What you will do —
Reproduce the material in full, unchanged.

Data lines —
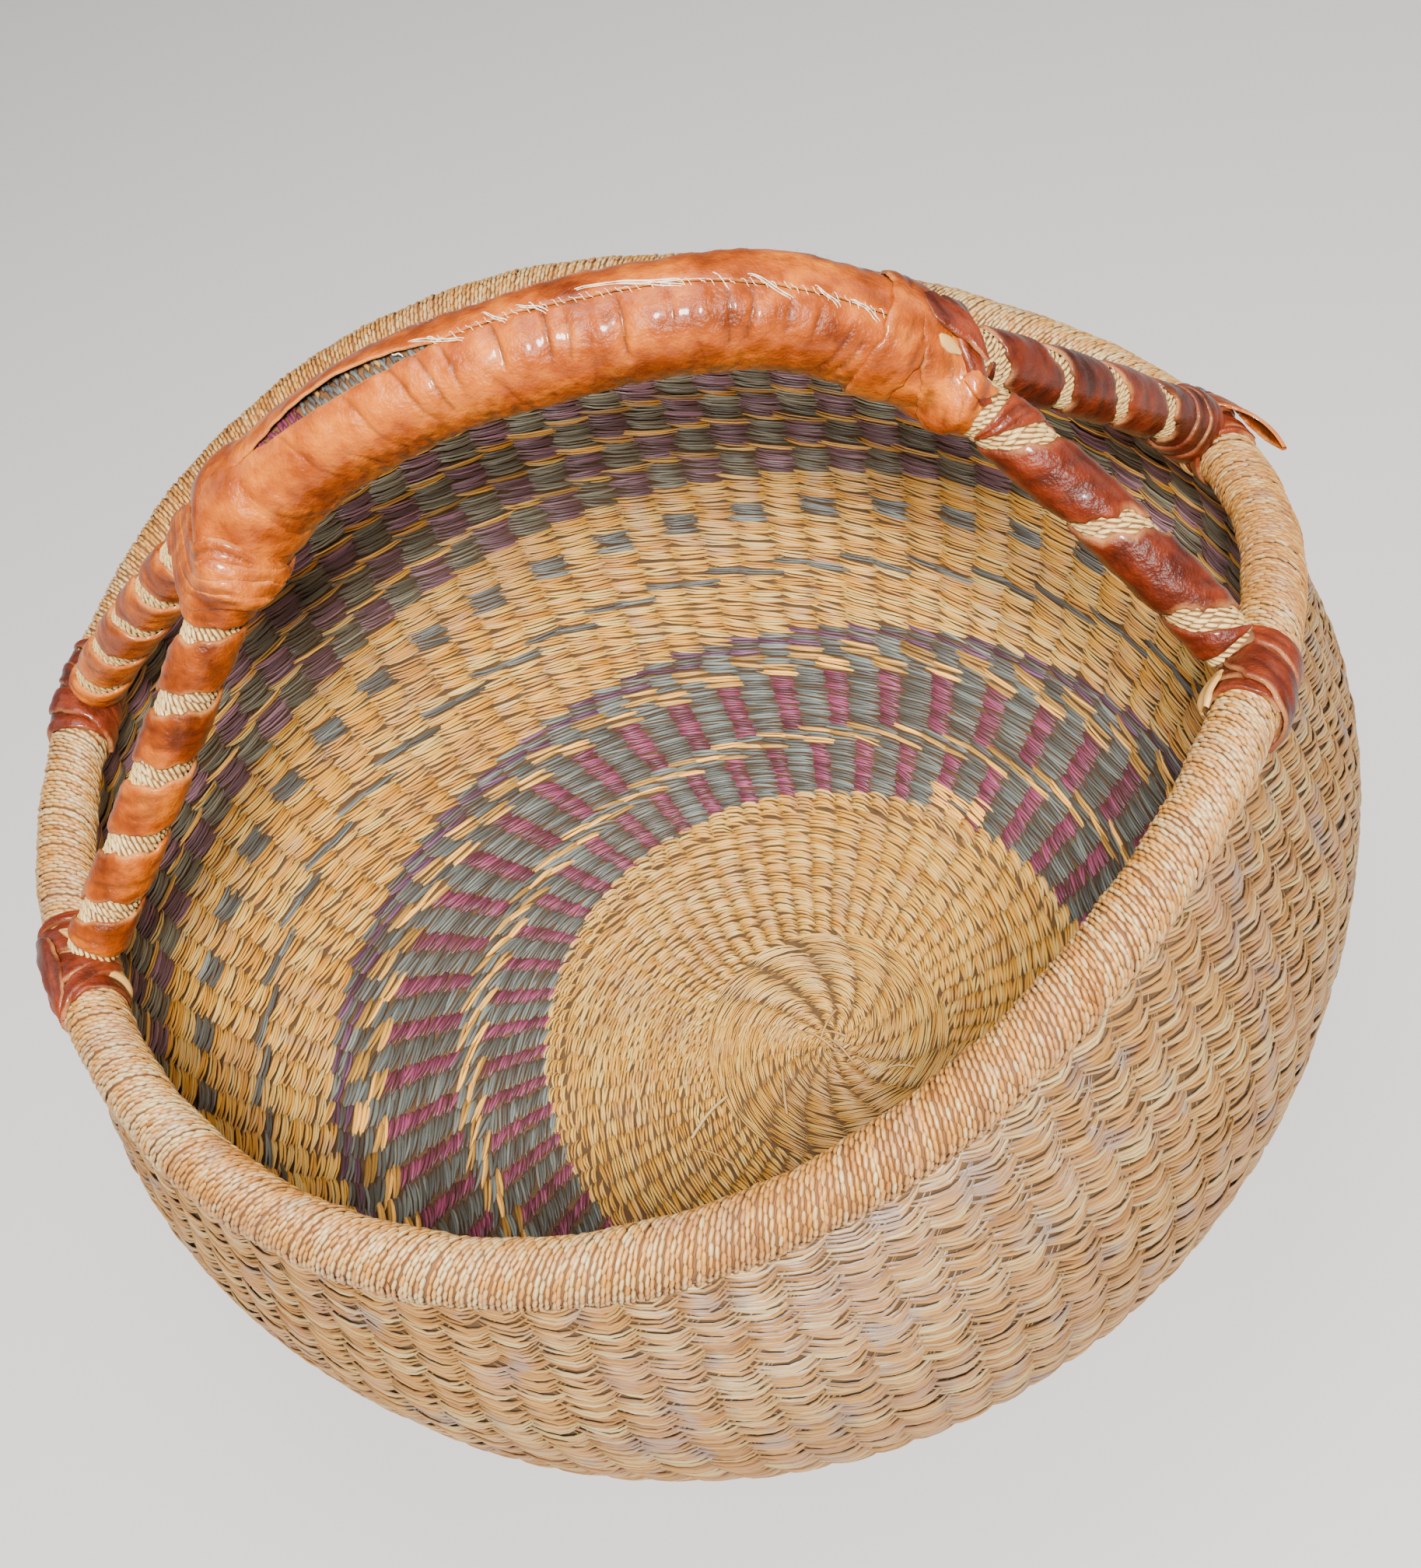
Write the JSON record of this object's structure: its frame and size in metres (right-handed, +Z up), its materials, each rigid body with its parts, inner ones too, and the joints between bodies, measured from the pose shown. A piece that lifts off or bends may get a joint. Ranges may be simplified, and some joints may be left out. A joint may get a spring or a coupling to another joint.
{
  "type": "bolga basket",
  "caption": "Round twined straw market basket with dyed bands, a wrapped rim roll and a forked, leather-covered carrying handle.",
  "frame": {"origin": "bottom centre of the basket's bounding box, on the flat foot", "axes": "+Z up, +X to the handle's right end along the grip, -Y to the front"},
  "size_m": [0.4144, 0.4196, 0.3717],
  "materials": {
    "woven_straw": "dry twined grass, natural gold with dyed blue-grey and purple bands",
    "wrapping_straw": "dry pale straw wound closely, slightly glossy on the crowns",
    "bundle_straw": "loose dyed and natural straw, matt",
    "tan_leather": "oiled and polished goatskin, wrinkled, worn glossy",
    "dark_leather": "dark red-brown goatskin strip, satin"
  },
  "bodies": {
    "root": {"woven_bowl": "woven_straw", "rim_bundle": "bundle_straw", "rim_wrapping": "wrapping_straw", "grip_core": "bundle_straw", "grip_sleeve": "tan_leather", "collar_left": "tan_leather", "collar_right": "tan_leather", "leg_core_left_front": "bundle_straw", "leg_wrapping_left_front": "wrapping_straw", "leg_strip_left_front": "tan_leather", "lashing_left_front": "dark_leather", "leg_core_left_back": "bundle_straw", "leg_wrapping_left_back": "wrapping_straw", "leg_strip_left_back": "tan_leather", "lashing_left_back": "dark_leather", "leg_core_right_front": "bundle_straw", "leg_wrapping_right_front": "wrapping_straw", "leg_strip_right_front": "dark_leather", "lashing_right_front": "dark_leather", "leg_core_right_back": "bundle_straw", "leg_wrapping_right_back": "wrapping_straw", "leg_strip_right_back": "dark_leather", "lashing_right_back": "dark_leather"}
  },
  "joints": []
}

Solution to this task —
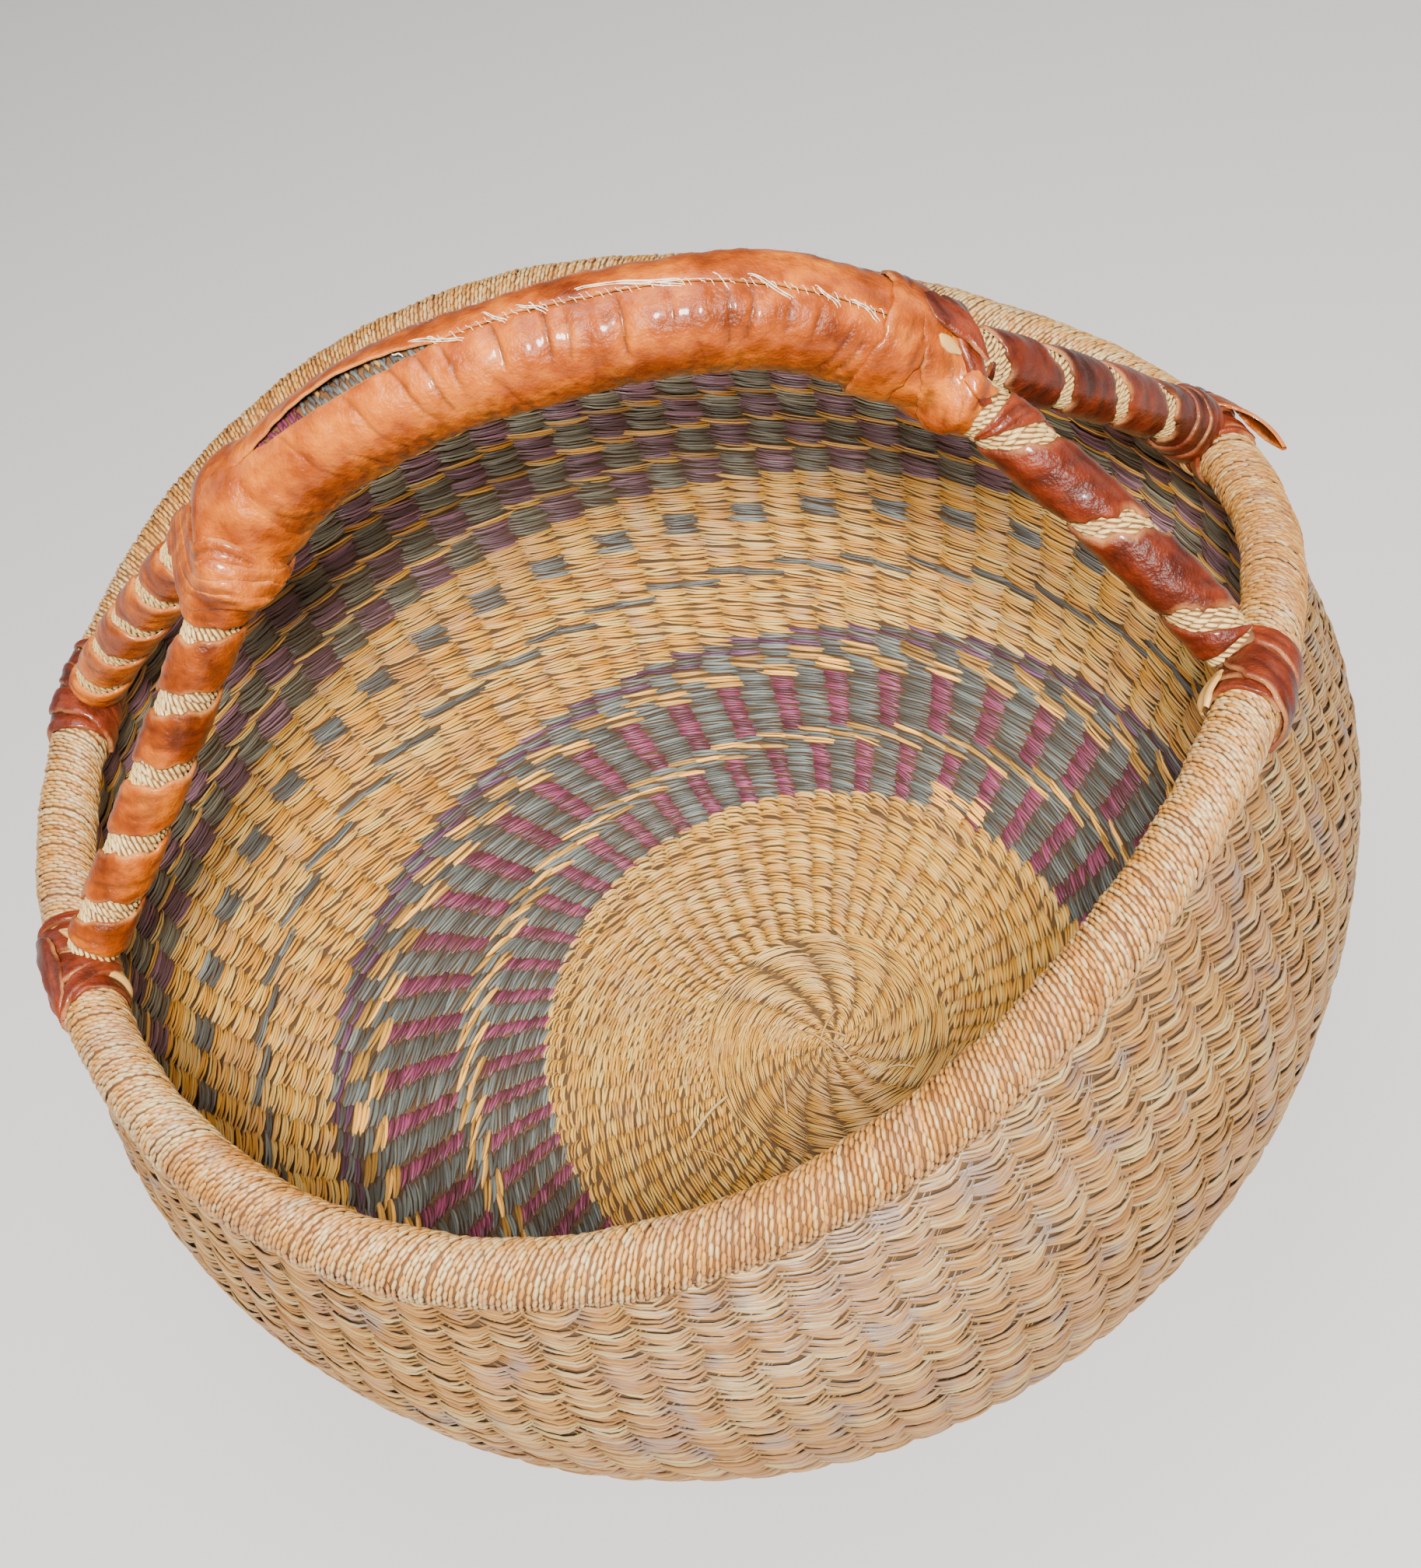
Write the JSON record of this object's structure: its frame and size in metres (right-handed, +Z up), its materials, each rigid body with its parts, inner ones too, and the joints between bodies, measured from the pose shown. A piece that lifts off or bends may get a joint. Ranges may be simplified, and some joints may be left out. A joint may get a spring or a coupling to another joint.
{
  "type": "bolga basket",
  "caption": "Round twined straw market basket with dyed bands, a wrapped rim roll and a forked, leather-covered carrying handle.",
  "frame": {"origin": "bottom centre of the basket's bounding box, on the flat foot", "axes": "+Z up, +X to the handle's right end along the grip, -Y to the front"},
  "size_m": [0.4144, 0.4196, 0.3717],
  "materials": {
    "woven_straw": "dry twined grass, natural gold with dyed blue-grey and purple bands",
    "wrapping_straw": "dry pale straw wound closely, slightly glossy on the crowns",
    "bundle_straw": "loose dyed and natural straw, matt",
    "tan_leather": "oiled and polished goatskin, wrinkled, worn glossy",
    "dark_leather": "dark red-brown goatskin strip, satin"
  },
  "bodies": {
    "root": {"woven_bowl": "woven_straw", "rim_bundle": "bundle_straw", "rim_wrapping": "wrapping_straw", "grip_core": "bundle_straw", "grip_sleeve": "tan_leather", "collar_left": "tan_leather", "collar_right": "tan_leather", "leg_core_left_front": "bundle_straw", "leg_wrapping_left_front": "wrapping_straw", "leg_strip_left_front": "tan_leather", "lashing_left_front": "dark_leather", "leg_core_left_back": "bundle_straw", "leg_wrapping_left_back": "wrapping_straw", "leg_strip_left_back": "tan_leather", "lashing_left_back": "dark_leather", "leg_core_right_front": "bundle_straw", "leg_wrapping_right_front": "wrapping_straw", "leg_strip_right_front": "dark_leather", "lashing_right_front": "dark_leather", "leg_core_right_back": "bundle_straw", "leg_wrapping_right_back": "wrapping_straw", "leg_strip_right_back": "dark_leather", "lashing_right_back": "dark_leather"}
  },
  "joints": []
}